## SET EXERCISE
Extract, word for word, every line from the one containing "Keep writing the" through the one containing "[*button_ways(60.0, 80.0), display_way(0.05)])", with both end lines kept.

## GIVEN ENTRIES
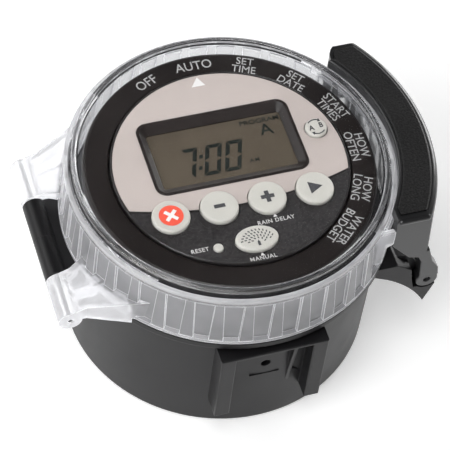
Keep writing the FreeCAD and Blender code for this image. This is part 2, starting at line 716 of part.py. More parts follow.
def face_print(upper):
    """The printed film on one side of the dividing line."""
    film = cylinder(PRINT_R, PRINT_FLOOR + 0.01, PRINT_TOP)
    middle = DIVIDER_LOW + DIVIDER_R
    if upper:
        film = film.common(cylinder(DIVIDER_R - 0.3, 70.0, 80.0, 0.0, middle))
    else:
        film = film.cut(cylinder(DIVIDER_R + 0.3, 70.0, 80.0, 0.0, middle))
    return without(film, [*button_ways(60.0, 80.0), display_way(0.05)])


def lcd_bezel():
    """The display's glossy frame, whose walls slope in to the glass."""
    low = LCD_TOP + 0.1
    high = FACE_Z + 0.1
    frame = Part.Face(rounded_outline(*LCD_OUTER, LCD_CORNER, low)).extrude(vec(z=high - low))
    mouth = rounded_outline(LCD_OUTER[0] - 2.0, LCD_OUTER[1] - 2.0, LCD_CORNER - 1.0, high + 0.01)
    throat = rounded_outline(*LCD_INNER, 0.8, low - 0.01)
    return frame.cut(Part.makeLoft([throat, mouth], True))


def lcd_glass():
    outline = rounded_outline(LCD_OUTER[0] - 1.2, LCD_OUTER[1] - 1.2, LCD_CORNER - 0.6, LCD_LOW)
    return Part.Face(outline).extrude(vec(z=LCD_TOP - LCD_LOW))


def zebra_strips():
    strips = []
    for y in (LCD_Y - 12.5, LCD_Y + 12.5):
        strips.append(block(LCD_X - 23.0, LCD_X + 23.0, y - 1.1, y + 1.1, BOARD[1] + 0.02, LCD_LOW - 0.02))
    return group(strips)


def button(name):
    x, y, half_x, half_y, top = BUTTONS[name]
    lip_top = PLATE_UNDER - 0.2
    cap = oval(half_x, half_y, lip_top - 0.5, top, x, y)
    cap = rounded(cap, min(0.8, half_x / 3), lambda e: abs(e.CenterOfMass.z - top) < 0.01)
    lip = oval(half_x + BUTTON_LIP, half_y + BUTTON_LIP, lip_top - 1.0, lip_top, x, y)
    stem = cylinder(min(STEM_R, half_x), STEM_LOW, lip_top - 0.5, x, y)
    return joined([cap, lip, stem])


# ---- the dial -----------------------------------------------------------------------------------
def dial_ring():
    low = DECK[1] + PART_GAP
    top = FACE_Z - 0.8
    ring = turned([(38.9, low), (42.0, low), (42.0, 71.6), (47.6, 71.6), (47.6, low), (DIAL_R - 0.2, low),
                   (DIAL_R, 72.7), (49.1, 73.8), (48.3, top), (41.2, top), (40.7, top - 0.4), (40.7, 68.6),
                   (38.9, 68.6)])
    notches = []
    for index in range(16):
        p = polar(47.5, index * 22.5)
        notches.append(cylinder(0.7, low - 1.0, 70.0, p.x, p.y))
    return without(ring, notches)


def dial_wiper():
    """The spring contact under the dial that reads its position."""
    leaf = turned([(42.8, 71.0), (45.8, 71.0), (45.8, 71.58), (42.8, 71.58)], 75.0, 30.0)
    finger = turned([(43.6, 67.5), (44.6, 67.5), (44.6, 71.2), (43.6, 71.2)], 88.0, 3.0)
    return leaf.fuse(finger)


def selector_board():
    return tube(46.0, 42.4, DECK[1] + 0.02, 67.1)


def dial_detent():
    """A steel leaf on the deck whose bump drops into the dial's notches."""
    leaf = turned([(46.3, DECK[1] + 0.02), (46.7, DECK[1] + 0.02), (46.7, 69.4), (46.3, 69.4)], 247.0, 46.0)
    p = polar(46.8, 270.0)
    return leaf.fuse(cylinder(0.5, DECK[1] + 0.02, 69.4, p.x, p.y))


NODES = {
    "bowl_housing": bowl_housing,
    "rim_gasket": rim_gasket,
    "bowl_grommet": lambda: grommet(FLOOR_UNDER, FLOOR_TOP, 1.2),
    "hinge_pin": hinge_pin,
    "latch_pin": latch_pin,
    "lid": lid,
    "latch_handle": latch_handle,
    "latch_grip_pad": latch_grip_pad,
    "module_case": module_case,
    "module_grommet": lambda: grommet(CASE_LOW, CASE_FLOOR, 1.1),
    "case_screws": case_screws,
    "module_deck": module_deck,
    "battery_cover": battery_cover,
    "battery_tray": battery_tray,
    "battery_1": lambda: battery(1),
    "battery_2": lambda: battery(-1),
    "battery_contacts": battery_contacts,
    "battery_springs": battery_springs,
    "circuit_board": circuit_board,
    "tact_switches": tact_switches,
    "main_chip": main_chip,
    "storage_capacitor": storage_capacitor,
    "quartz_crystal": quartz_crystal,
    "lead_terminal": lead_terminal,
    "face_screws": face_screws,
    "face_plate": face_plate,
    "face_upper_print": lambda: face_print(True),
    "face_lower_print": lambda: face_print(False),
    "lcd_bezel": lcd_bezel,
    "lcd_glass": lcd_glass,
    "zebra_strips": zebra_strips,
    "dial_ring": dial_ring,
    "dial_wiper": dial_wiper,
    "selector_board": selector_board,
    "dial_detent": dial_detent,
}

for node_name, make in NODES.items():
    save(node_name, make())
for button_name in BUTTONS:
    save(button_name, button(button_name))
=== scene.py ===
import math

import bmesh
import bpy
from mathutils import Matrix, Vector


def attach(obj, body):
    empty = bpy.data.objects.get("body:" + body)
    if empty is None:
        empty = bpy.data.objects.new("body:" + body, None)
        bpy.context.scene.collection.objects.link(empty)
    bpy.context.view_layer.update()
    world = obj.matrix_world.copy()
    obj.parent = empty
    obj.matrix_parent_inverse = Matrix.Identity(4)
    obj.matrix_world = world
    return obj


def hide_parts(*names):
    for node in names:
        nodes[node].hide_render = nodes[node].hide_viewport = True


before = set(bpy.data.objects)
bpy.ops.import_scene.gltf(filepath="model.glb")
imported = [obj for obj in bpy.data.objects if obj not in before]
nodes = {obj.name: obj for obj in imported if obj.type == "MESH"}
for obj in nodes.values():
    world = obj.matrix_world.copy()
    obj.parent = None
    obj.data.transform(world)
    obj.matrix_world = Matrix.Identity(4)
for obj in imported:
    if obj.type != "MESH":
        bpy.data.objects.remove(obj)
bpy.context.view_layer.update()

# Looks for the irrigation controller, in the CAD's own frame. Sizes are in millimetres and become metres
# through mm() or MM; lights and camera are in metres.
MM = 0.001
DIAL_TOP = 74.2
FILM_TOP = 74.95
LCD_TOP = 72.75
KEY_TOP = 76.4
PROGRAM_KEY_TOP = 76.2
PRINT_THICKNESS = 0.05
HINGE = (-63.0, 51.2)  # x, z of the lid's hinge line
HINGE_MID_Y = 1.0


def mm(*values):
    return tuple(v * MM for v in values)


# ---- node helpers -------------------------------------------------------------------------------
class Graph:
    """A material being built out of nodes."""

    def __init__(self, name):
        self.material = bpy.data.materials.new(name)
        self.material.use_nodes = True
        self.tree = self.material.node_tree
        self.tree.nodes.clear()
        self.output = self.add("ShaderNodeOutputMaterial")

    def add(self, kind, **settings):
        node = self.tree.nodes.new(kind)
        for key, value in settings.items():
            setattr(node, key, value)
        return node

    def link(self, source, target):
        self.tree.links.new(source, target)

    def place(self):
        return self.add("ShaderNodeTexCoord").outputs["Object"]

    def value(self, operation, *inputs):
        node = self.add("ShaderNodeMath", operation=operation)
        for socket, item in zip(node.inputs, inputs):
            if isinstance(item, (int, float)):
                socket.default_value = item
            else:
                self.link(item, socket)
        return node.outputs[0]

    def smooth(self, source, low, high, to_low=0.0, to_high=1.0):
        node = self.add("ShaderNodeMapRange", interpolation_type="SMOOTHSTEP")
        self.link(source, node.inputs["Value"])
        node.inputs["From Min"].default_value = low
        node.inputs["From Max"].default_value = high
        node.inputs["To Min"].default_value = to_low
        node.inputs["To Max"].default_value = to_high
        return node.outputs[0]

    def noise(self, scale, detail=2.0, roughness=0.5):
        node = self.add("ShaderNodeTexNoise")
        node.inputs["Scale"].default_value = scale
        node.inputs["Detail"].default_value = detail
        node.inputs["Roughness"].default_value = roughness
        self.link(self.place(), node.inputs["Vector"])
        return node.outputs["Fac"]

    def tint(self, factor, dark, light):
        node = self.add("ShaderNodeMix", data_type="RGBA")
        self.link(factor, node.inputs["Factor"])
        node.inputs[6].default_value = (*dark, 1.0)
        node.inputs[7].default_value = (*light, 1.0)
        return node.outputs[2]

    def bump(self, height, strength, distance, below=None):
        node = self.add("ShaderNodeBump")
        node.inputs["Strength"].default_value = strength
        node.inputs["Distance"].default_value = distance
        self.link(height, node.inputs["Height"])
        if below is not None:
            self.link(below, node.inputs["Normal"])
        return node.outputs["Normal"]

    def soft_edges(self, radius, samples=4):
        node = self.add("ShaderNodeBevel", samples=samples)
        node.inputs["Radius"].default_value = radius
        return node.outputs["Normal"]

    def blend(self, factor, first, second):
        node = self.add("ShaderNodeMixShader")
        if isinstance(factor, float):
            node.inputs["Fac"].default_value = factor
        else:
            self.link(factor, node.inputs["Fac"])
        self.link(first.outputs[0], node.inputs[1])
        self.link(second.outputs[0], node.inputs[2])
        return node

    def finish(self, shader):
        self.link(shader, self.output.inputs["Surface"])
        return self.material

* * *

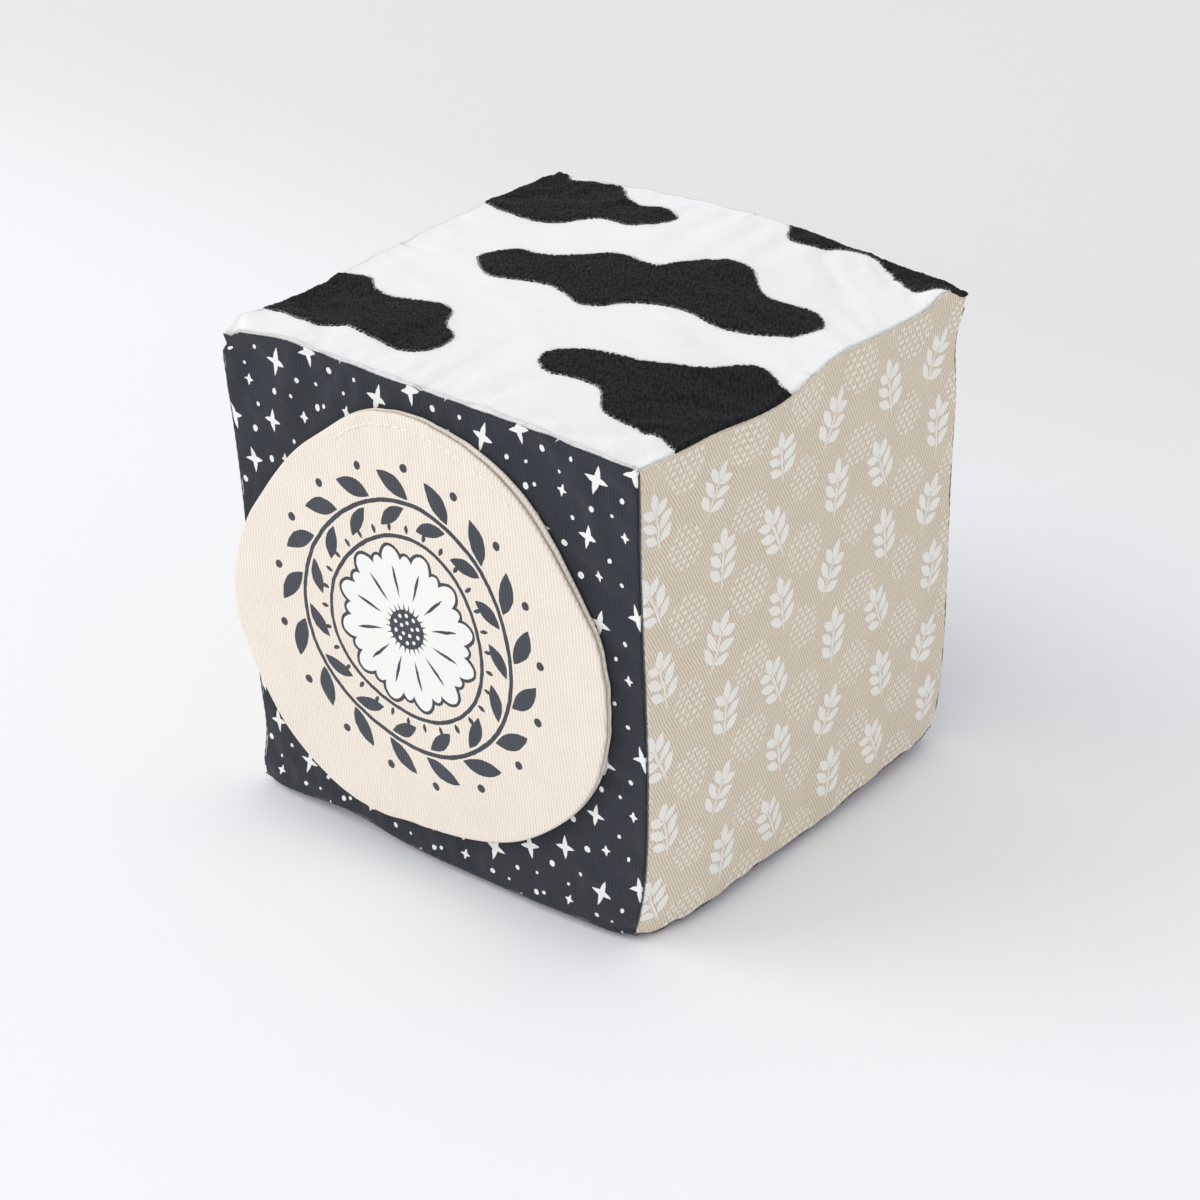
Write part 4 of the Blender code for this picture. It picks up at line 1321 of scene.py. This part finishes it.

## EXERCISE ANSWER
Keep writing the FreeCAD and Blender code for this image. This is part 2, starting at line 716 of part.py. More parts follow.
def face_print(upper):
    """The printed film on one side of the dividing line."""
    film = cylinder(PRINT_R, PRINT_FLOOR + 0.01, PRINT_TOP)
    middle = DIVIDER_LOW + DIVIDER_R
    if upper:
        film = film.common(cylinder(DIVIDER_R - 0.3, 70.0, 80.0, 0.0, middle))
    else:
        film = film.cut(cylinder(DIVIDER_R + 0.3, 70.0, 80.0, 0.0, middle))
    return without(film, [*button_ways(60.0, 80.0), display_way(0.05)])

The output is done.